Matt Tolliver, Skyview Elementary and West Virginia University, Morgantown, W.Va.

Focus on what makes you unique. What skills do you have that no one else might have? At one of my interviews, I made a top 10 list of reasons why I was the best candidate for the job. I also made a website with my resume, experience and training I had attended. I would email the link to prospective schools.
Marcee Buxton, Holt Elementary School, Clearfield, Utah

When interviewing someone for a school counselor position, what’s most important?

Outside-the-box thinking, new ideas and evidence that the ASCA National Model guides their decision-making.
Lyn Bush, Valley Springs Middle School, Asheville, N.C.

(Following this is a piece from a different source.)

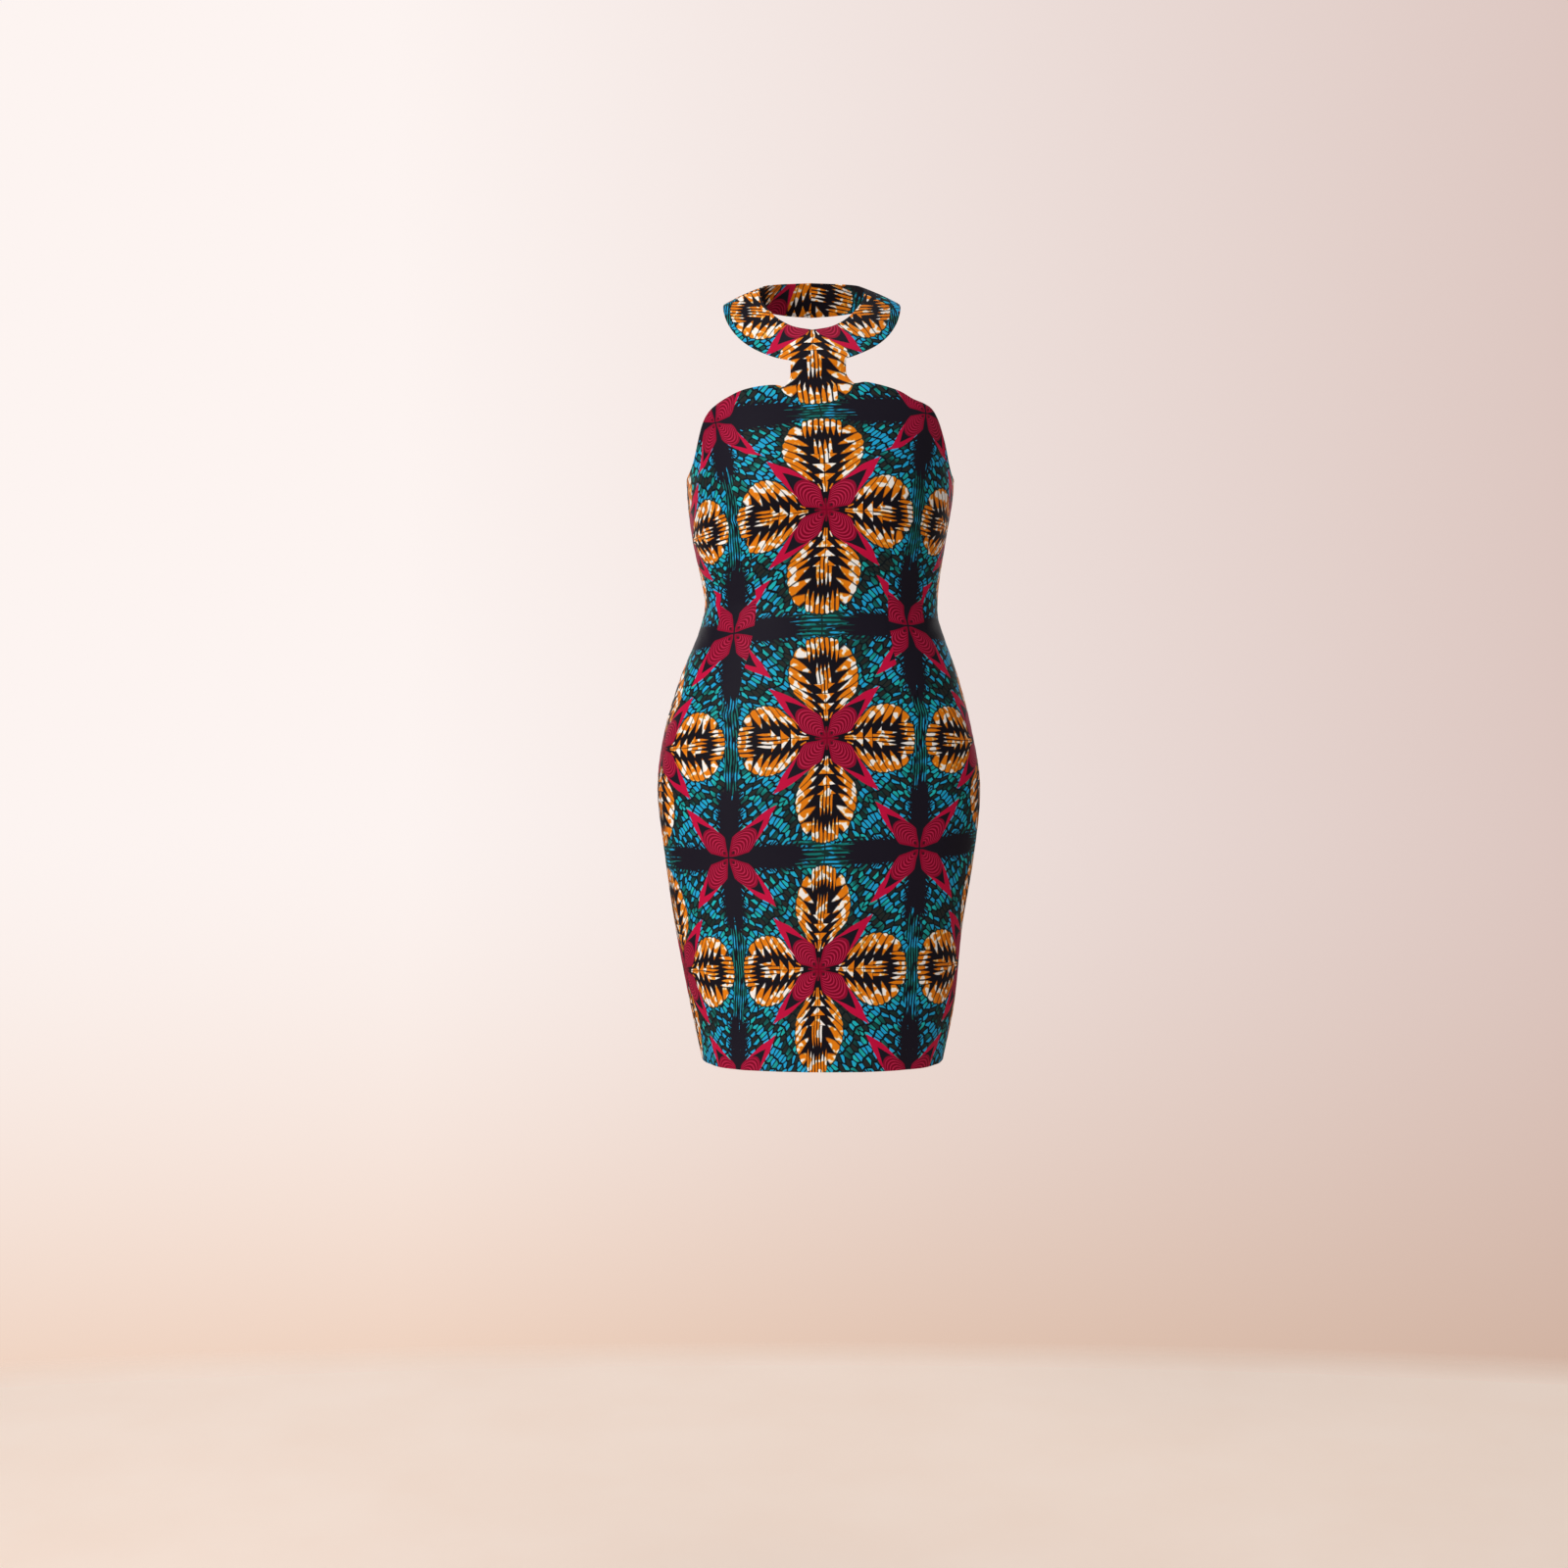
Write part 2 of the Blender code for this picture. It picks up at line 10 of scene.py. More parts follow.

Team mentality – their flexibility and willingness to jump in when they see a need arise.
Lou Ann Barker, Wilroads Elementary School, Dodge City, Kan.

Our team really values self-starters. We are looking for someone with a vision for a comprehensive school counseling program who has innovative and creative ideas.
Claire Folkins, Kings Junior High School, Shoreline, Wash.

Someone who can connect, relate to students and families and understands/appreciates diversity.
Lisa Boyette, Pamlico County High School, Bayboro, N.C.

We look for someone who genuinely likes students and lights up when they talk about them. We also want someone who is organized, knows the ASCA National Model and asks good questions.
Colleen Stabolepszy, Fruita 8/9 School, Fruita, Colo.

I want someone to be honest. If you don’t know something just be upfront. You can always learn things. Kids need genuine, and so do we.
Kaylen Taylor, Hereford Junior High, Hereford, Texas

Ability to work with inconsistent or unpredictable daily schedules.
Jocelyn Casalou, Hazel Park High School, Hazel Park, Mich.

I have told students graduating from school counseling programs that I would avoid hiring someone who isn’t a member of ASCA and their local state organization because it speaks volumes about their attitude toward professional growth and improvement.
Cynthia Lancaster, McCourt Middle School, Cumberland, R.I.

I look for knowledge of ASCA, student-focused philosophy and use of data.
Dana Strabavy, St. Joseph High School, South Bend, Ind.